Joint 56th Annual North-Central/ 71st Annual Southeastern Section Meeting - 2022

Paper No. 40-1
Presentation Time: 1:30 PM

THE PALEOPATHOLOGICAL RECORD OF NON-AVIAN DINOSAURS: IMPLICATIONS OF THE DISTRIBUTION OF DISEASE AND INCIDENCE OF INJURY THROUGHOUT THE MESOZOIC


HECKERT, Andrew1, CARRANO, Matthew2, HOWELL, Logan S.1, ORE, Zachary1 and SCHNEIDER, Katie E.3, (1)Department of Geological & Environmental Sciences, Appalachian State University, ASU Box 32067, Boone, NC 28608, (2)Department of Paleobiology, Smithsonian Institution, Department of Paleobiology, Washington, NC 20013-7012, (3)Geological & Environmental Sciences, 572 Rivers St, Rankin Science West, Appalachian State University, Boone, NC 28608-2067; Department of Geological & Environmental Sciences, Appalachian State University, ASU Box 32067, Boone, NC 28608

As the fossil record of injuries and/or diseases, paleopathologies are one of the most direct insights into dinosaur paleobiology. In spite of the vagaries of vertebrate fossil taphonomy and the restriction that diseases must be recorded on hard parts, there are more than 400 reports of paleopathological dinosaur body fossils in the peer-reviewed literature. Many more are known from anecdotal evidence, abstracts, and unpublished datasets. We have synthesized the peer-reviewed literature of the dinosaurian paleopathological record (DPR) paleogeographically (by continent), chronologically (Late Triassic, Early, Middle, and Late Jurassic; Early and Late Cretaceous), across five major clades (Theropoda, Sauropodomorpha, Thyreophora, Marginocephalia, and Ornithopoda), and over five orders of magnitude of body mass (1–10 kg, 10s kg, 100s kg, 1000s kg, 10,000+ kg). We broadly divided paleopathologies into injuries (e.g., broken bones) or diseases (e.g., arthritis) with the caveat that many infectious diseases (e.g., osteomyelitis) may be caused by injuries that may not be preserved. Our null hypothesis was that pathologies should be evenly distributed across Dinosauria chronologically, geographically, and taxonomically.
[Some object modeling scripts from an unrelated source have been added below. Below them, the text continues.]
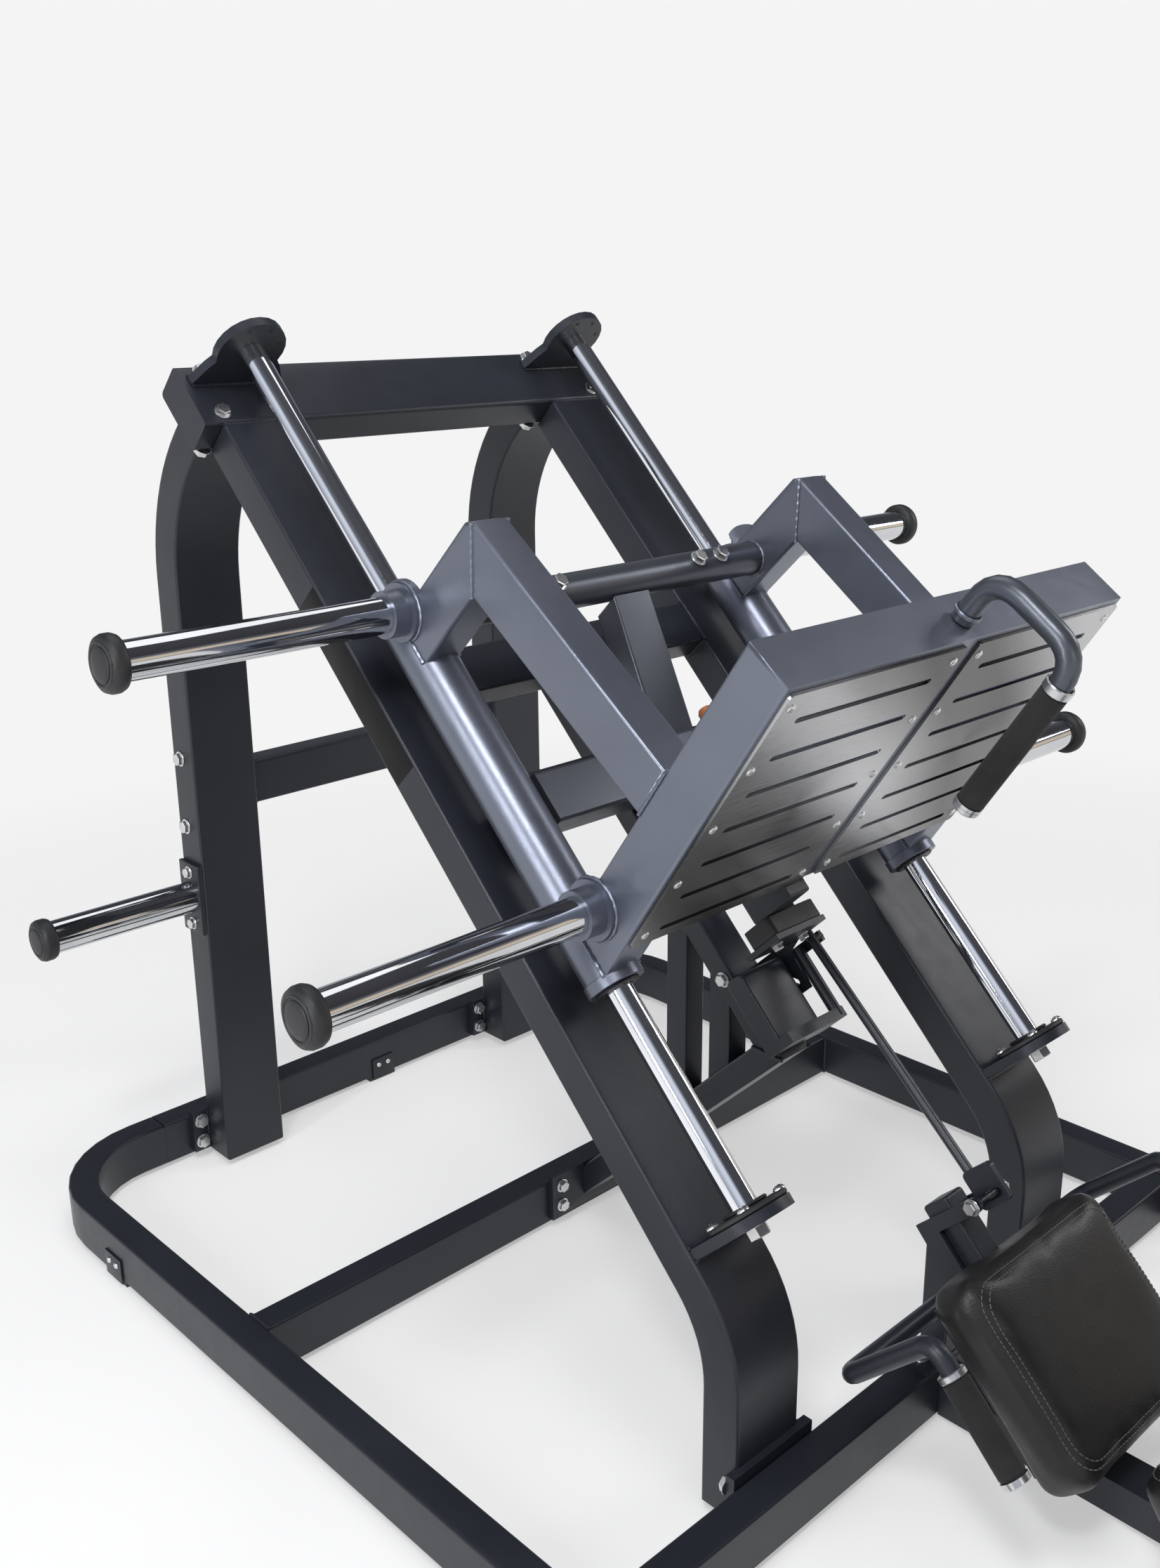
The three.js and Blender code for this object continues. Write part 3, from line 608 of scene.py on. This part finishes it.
def cushion(node, name, body, cap, origin, ax, ay, az, half, length, thick):
    """Swelled copy of the pad's solid, with two rows of stitches round its top edge.

    cap is how far the cloth may move a point. The pad's frame is its origin, at the middle of the lower
    edge of its top face, and the directions across, along and out of that face.
    """
    src = frame["nodes"][node]
    obj = src.copy()
    obj.data = src.data.copy()
    obj.name = name
    obj.modifiers.clear()
    obj.parent = None
    obj.matrix_world = Matrix.Identity(4)
    bpy.context.collection.objects.link(obj)
    bpy.ops.object.select_all(action="DESELECT")
    obj.select_set(True)
    bpy.context.view_layer.objects.active = obj
    rm = obj.modifiers.new("remesh", "REMESH")
    rm.mode, rm.voxel_size = "VOXEL", CUSHION_VOXEL
    bpy.ops.object.modifier_apply(modifier="remesh")
    mid = origin + ay * length / 2 - az * thick / 2
    for v in obj.data.vertices:
        d = v.co - mid
        v.co = mid + ax * d.dot(ax) * SHRINK_X + ay * d.dot(ay) * SHRINK_Y + az * (d.dot(az) * SHRINK_Z - 0.001)
    start = [v.co.copy() for v in obj.data.vertices]
    cl = obj.modifiers.new("cloth", "CLOTH")
    cl.settings.use_pressure = True
    cl.settings.uniform_pressure_force = PRESSURE
    cl.settings.quality = 5
    cl.settings.effector_weights.gravity = 0
    cl.point_cache.frame_start, cl.point_cache.frame_end = 1, CLOTH_FRAMES
    for f in range(1, CLOTH_FRAMES + 1):
        bpy.context.scene.frame_set(f)
    dg = bpy.context.evaluated_depsgraph_get()
    puffed = [v.co.copy() for v in obj.evaluated_get(dg).data.vertices]
    obj.modifiers.remove(cl)
    bpy.context.scene.frame_set(1)
    for v, a, b in zip(obj.data.vertices, start, puffed):
        move = b - a
        v.co = a + move * min(1.0, cap / max(move.length, 1e-6))
    soften = obj.modifiers.new("soften", "SMOOTH")
    soften.factor, soften.iterations = 0.5, SOFTEN_STEPS
    bpy.ops.object.modifier_apply(modifier="soften")
    # crown the top and keep the underside flat
    for v in obj.data.vertices:
        d = v.co - origin
        u, w, h = d.dot(ax) / half, d.dot(ay) / length, d.dot(az)
        edge = max(0.0, (1 - min(abs(u), 1) ** 4) * (1 - abs(2 * w - 1) ** 4))
        if h > -thick * 0.45:
            v.co += az * CROWN * (edge - 0.5)
        low = -thick + 0.001
        if h < low:
            v.co += az * (low - h)
    sub = obj.modifiers.new("sub", "SUBSURF")
    sub.levels = sub.render_levels = 1
    bpy.ops.object.modifier_apply(modifier="sub")
    for p in obj.data.polygons:
        p.use_smooth = True
    obj.data.materials.clear()
    obj.data.materials.append(VINYL)
    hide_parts(node)
    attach(obj, body)
    # stitches, laid on the finished surface
    stitches = Group(name + "_stitches", body, THREAD, "vinyl")
    bpy.context.view_layer.update()
    inv = obj.matrix_world.inverted()
    for inset in STITCH_INSETS:
        hw, r = half - inset, STITCH_CORNER
        path = []
        for quarter, (cx, cy) in enumerate(((1, 1), (-1, 1), (-1, 0), (1, 0))):
            c = ax * cx * (hw - r) + ay * (length - inset - r if cy else inset + r)
            for k in range(7):
                a = math.radians(90 * quarter + 15 * k)
                path.append(origin + c + ax * r * math.cos(a) + ay * r * math.sin(a))
        path.append(path[0])
        for a, b in zip(path, path[1:]):
            count = max(1, round((b - a).length / STITCH_PITCH))
            for i in range(count):
                p0, p1 = a.lerp(b, (i + 0.12) / count), a.lerp(b, (i + 0.80) / count)
                ends = []
                for p in (p0, p1):
                    ok, hit, _, _ = obj.ray_cast(inv @ (p + az * 0.05), inv.to_3x3() @ -az)
                    if ok:
                        ends.append(obj.matrix_world @ hit + az * 0.0002)
                if len(ends) == 2:
                    stitches.tube([ends[0], ends[0].lerp(ends[1], 0.5) + az * 0.0005, ends[1]], THREAD_R, 6)
    stitches.finish()


cushion("seat_pad", "seat_cushion", "frame", 0.007, rail(0, -1335, 87), X, RAIL_S, RAIL_N,
        half=0.168, length=0.280, thick=0.077)
BACK_TILT = math.radians(35)
cushion("back_pad", "back_cushion", "backrest", 0.008, world(0, -1020, 165), X,
        Vector((0, -math.cos(BACK_TILT), math.sin(BACK_TILT))),
        Vector((0, math.sin(BACK_TILT), math.cos(BACK_TILT))),
        half=0.150, length=0.760, thick=0.075)


# ---------------------------------------------------------------- floor, light, camera
BACKDROP = (0.905, 0.905, 0.905, 1)
FLOOR_RADIUS = 60
GLOW_START, GLOW_END = 1.2, 3.4  # metres from the machine's middle, where the floor turns into backdrop
floor_bm = bmesh.new()
bmesh.ops.create_circle(floor_bm, cap_ends=True, radius=FLOOR_RADIUS, segments=96)
floor_mesh = bpy.data.meshes.new("floor")
floor_bm.to_mesh(floor_mesh)
floor_bm.free()
floor = bpy.data.objects.new("floor", floor_mesh)
bpy.context.collection.objects.link(floor)
m, nt, b = new_material("floor", (0.88, 0.88, 0.88), 0.0, 0.9)
coord = nt.nodes.new("ShaderNodeTexCoord")
length = nt.nodes.new("ShaderNodeVectorMath")
length.operation = "LENGTH"
link(nt, coord.outputs["Object"], length.inputs[0])
glow = nt.nodes.new("ShaderNodeEmission")
glow.inputs["Color"].default_value = BACKDROP
mix = nt.nodes.new("ShaderNodeMixShader")
link(nt, span(nt, length.outputs["Value"], 0.45, 1.0, GLOW_START, GLOW_END), mix.inputs[0])
link(nt, b.outputs[0], mix.inputs[1])
link(nt, glow.outputs[0], mix.inputs[2])
link(nt, mix.outputs[0], nt.nodes["Material Output"].inputs["Surface"])
floor_mesh.materials.append(m)

scene = bpy.context.scene
scene.view_settings.view_transform = "Standard"
studio = bpy.data.worlds.new("studio")
scene.world = studio
studio.use_nodes = True
nt = studio.node_tree
bg = nt.nodes["Background"]
bg.inputs["Strength"].default_value = 0.85
# What the machine reflects: grey below, a bright band at the horizon, dark above, a little different towards the
# front and the back, and a cool panel to the left
TOP_GREY, DARK_GREY = (0.09, 0.09, 0.10), (0.06, 0.06, 0.07)
WARM_HIGH, WARM_LOW = (1.05, 0.88, 0.66), (0.85, 0.74, 0.60)
COOL_PANEL = (0.78, 0.82, 0.92)


def band(stops):
    """Studio brightness by height, from straight down at 0 to straight up at 1."""
    ramp = nt.nodes.new("ShaderNodeValToRGB")
    while len(ramp.color_ramp.elements) < len(stops):
        ramp.color_ramp.elements.new(0.5)
    for e, (at, color) in zip(ramp.color_ramp.elements, stops):
        e.position, e.color = at, (*color, 1)
    link(nt, height, ramp.inputs["Fac"])
    return ramp.outputs["Color"]


sky = nt.nodes.new("ShaderNodeTexCoord")
parts = nt.nodes.new("ShaderNodeSeparateXYZ")
link(nt, sky.outputs["Generated"], parts.inputs[0])
height = span(nt, parts.outputs["Z"], 0.0, 1.0, -1.0, 1.0)
front = band(((0.0, (0.30, 0.30, 0.31)), (0.50, (0.30, 0.30, 0.31)), (0.54, WARM_HIGH), (0.60, WARM_LOW),
              (0.64, (0.22, 0.22, 0.24)), (0.72, DARK_GREY), (1.0, TOP_GREY)))
back = band(((0.0, (0.34, 0.35, 0.38)), (0.52, (0.52, 0.55, 0.61)), (0.58, (0.40, 0.43, 0.49)),
             (0.65, (0.14, 0.15, 0.17)), (0.80, DARK_GREY), (1.0, TOP_GREY)))
left = band(((0.0, (0.30, 0.31, 0.34)), (0.52, (0.36, 0.37, 0.41)), (0.62, (0.55, 0.58, 0.65)),
             (0.70, COOL_PANEL), (0.78, COOL_PANEL), (0.86, (0.16, 0.17, 0.19)), (1.0, TOP_GREY)))


def blend(a, b, axis, start, end):
    """From a to b as the direction's share along the axis goes from start to end."""
    mixer = nt.nodes.new("ShaderNodeMix")
    mixer.data_type = "RGBA"
    link(nt, span(nt, parts.outputs[axis], 0.0, 1.0, start, end), mixer.inputs["Factor"])
    link(nt, a, mixer.inputs["A"])
    link(nt, b, mixer.inputs["B"])
    return mixer.outputs["Result"]


link(nt, blend(blend(front, back, "Y", -0.25, 0.25), left, "X", -0.25, -0.6), bg.inputs["Color"])
# The camera itself sees a plain backdrop
seen = nt.nodes.new("ShaderNodeBackground")
seen.inputs["Color"].default_value = BACKDROP
rays = nt.nodes.new("ShaderNodeLightPath")
mix = nt.nodes.new("ShaderNodeMixShader")
link(nt, rays.outputs["Is Camera Ray"], mix.inputs[0])
link(nt, bg.outputs[0], mix.inputs[1])
link(nt, seen.outputs[0], mix.inputs[2])
link(nt, mix.outputs[0], nt.nodes["World Output"].inputs["Surface"])


def area(name, at, target, size, power, size_y=None, glossy=True):
    data = bpy.data.lights.new(name, "AREA")
    data.energy, data.size = power, size
    if size_y:
        data.shape, data.size_y = "RECTANGLE", size_y
    o = bpy.data.objects.new(name, data)
    bpy.context.collection.objects.link(o)
    o.location = at
    o.visible_glossy = glossy
    o.rotation_euler = (Vector(target) - Vector(at)).to_track_quat("-Z", "Y").to_euler()


area("key", (-2.6, -1.2, 4.3), (0, 0, 0.7), 0.7, 75)
area("soft", (-0.6, -0.2, 4.2), (0, 0.2, 0.6), 2.4, 95, glossy=False)
area("top", (0.6, 1.6, 4.4), (0, 0.2, 0.5), 2.6, 30)
area("side_left", (-4.2, 0.0, 2.0), (0, 0, 0.8), 0.5, 66, 2.4)
area("side_right", (3.5, -1.5, 3.0), (0, 0, 0.8), 0.7, 40, 2.0)
area("front", (-1.0, -4.6, 2.2), (0, -0.2, 0.7), 1.2, 12)

# The camera, solved from the photograph's straight edges
cam = bpy.data.cameras.new("camera")
cam.sensor_width, cam.lens = 36.0, 34.99
cam.clip_end = 200
CAMERA_AT = (-1567.3, -1629.2, 1463.7)
camera = bpy.data.objects.new("camera", cam)
bpy.context.collection.objects.link(camera)
yaw, pitch, roll = math.radians(43.504), math.radians(17.532), math.radians(0.619)
forward = Vector((math.sin(yaw) * math.cos(pitch), math.cos(yaw) * math.cos(pitch), -math.sin(pitch)))
right = Vector((math.cos(yaw), -math.sin(yaw), 0))
down = forward.cross(right)
r_axis = right * math.cos(roll) + down * math.sin(roll)
d_axis = -right * math.sin(roll) + down * math.cos(roll)
basis = Matrix((r_axis, -d_axis, -forward)).transposed().to_4x4()
camera.matrix_world = Matrix.Translation(world(*CAMERA_AT)) @ basis
scene.camera = camera
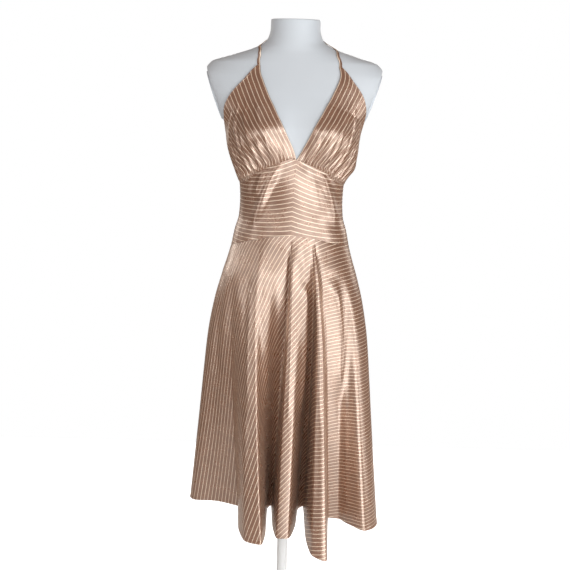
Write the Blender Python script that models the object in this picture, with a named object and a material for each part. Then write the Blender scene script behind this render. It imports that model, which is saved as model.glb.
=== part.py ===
"""Halter midi dress in striped satin on a limbless dress form with a round stand.

Metres, +Z up. The dress faces -Y, and +X is the wearer's left. The origin is the middle of the
stand's underside. A place on the form or on the cloth is given by its bearing, in degrees round
the form from the front centre towards +X, and by its height.
"""
import math

import bmesh
import bpy
import numpy as np

# Cloth
CLOTH = 0.0012          # wall of every cloth piece
EASE = 0.0010           # between the form and the cloth that lies on it
SEAM_GAP = 0.0003       # between two pieces that a seam joins
HALF_COLUMNS = 18       # columns of cloth from the centre front to a side seam
MIDRIFF_ROWS = 5
SIDE_SEAM = 90.0        # bearing of each side seam

# Form and stand
FORM_FOOT = 0.820       # height of the form's flat underside
NECK_TOP = 1.498
FORM_SIDES = 40
ARM_CUT = ((1.255, 0.1475), (1.386, 0.1925))   # height and half width of the flat arm cuts
PLATE_REACH = (0.047, 0.056)                   # half depth and half height of an arm plate
PLATE_THICKNESS = 0.004
BASE_RADIUS = 0.160
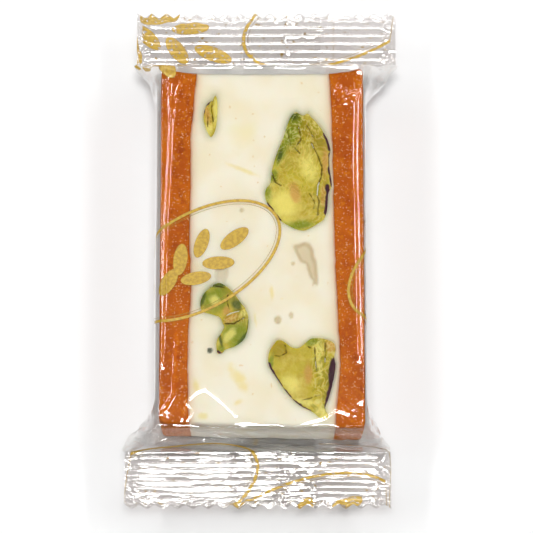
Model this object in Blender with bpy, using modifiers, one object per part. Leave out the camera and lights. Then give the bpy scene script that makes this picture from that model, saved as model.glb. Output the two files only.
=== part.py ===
"""A wrapped nougat bar, lying on its back.

A slab of white nougat lies between two strips of fruit paste, with pistachio kernels cut through
at its surface. A tube of clear film is drawn tight round the slab, and its two ends are flattened,
ridged by the sealing jaws and cut off in a zigzag.

X runs across the bar, Y along it and Z up through its thickness. The origin is on the surface that
the bar lies on, under the middle of the whole pack.
"""

import math

import bmesh
import bpy
from mathutils import Vector

MM = 0.001

# The food: width and height of the slab, its two ends, and where it lies in the pack: its centre line
# and the place along it that the kernels and seams are measured from.
BAR_WIDTH = 29.2 * MM
BAR_HEIGHT = 13.0 * MM
BAR_TOP_END = 26.85 * MM
BAR_BOTTOM_END = -25.65 * MM
BAR_CENTRE_X = -0.4 * MM
BAR_ZERO_Y = -0.65 * MM
EDGE_ROUNDING = 0.35 * MM
TOP_END_SAG = 0.7 * MM
BOTTOM_END_SKEW = 0.35 * MM

# The film, and the clearance that keeps every pair of solids apart.
FILM = 0.2 * MM
CLEARANCE = 0.3 * MM
PACK_HALF_LENGTH = 36.8 * MM
SEAL_HALF_WIDTH = 19.15 * MM
SEAL_HALF_HEIGHT = 0.35 * MM
SEAL_SHIFT_X = 0.2 * MM
TOP_SEAL_START = 29.4 * MM
BOTTOM_SEAL_START = -28.25 * MM
RIDGE_PITCH = 1.0 * MM
RIDGE_HEIGHT = 0.18 * MM
TOOTH_PITCH = 2.18 * MM
TOOTH_DEPTH = 0.7 * MM
SPARE_TEETH = 3

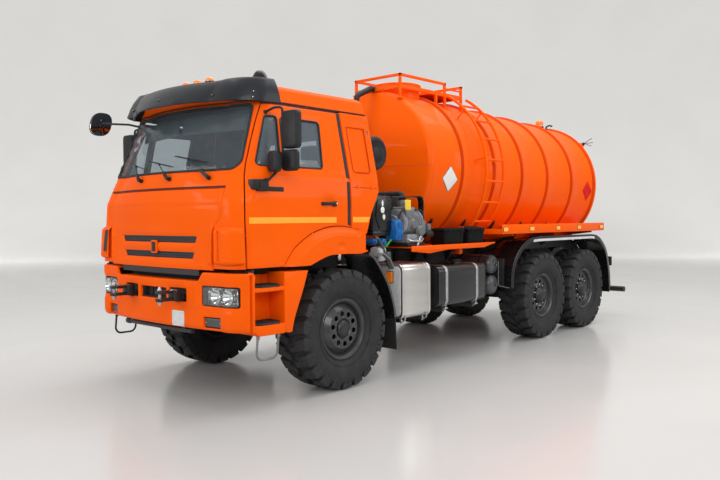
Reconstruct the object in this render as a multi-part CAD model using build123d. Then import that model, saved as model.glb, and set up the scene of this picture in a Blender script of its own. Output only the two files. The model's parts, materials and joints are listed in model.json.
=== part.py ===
from build123d import *
import math
import os

os.makedirs("parts", exist_ok=True)

# ---------------------------------------------------------------------------
# Three-axle all-wheel-drive tanker truck.  Millimetres, +Z up, floor at Z = 0.
# The cab faces -Y and the driver's side is +X.  Everything is laid out with
# the front axle at Y = 0, and put() moves it so that the origin is at the
# middle of the overall length.
# ---------------------------------------------------------------------------
Y_SHIFT = 2680.0           # front axle to middle of the overall length

# running gear
Y_MID, Y_REAR = 4100.0, 5420.0
AXLE_Z = 605.0             # wheel centre height, loaded radius
TYRE_R, TYRE_W = 605.0, 430.0
TRACK_X = 1025.0           # wheel centre from the middle
RIM_R = 267.0
KINGPIN_X = 860.0
SPINDLE_R = 48.0
HUB_BORE = 48.05

# frame
RAIL_X = 445.0             # outer face of a side rail
RAIL_Z0, RAIL_Z1 = 850.0, 1100.0
FRAME_Y0, FRAME_Y1 = -1230.0, 6880.0

# cab
CAB_Z0, BELT_Z, SEAM_Z = 1266.0, 2100.0, 2795.0
CAB_REAR = 530.0
WALL = 50.0
GAP = 7.0                  # shut line round a moving panel
TILT_Y, TILT_Z = -1310.0, 860.0      # cab tilt pivot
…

The DPR is strongly biased toward North America (>80% of occurrences; almost all others are Eurasian), so it essentially mirrors the North American dinosaur record, with extensive evidence of pathology in the Late Cretaceous and, to a lesser extent, the Late Jurassic, with rare other occurrences. Essentially all (95%+) pathologies occurred in individuals with body masses ≥ 1000 kg. It is difficult to normalize the DPR for the “monograph effect,” due to large, focused studies on paleopathologies in hadrosaurs, ceratopsians, and large theropods. The DPR supports hypotheses regarding dinosaur behavior, namely that taxa that engaged in predatory (theropod) or other antagonistic (ceratopsian) activities are more likely to bear presacral injuries (or a combination of injuries and diseases) than are more docile animals, such as ornithopods, thyreophorans and sauropodomorphs. One challenge to interpreting the DPR is the lack of similarly broad analyses of pathologies in extant wild populations, which hampers our ability to develop hypotheses for expected rates of incidence in fossil taxa.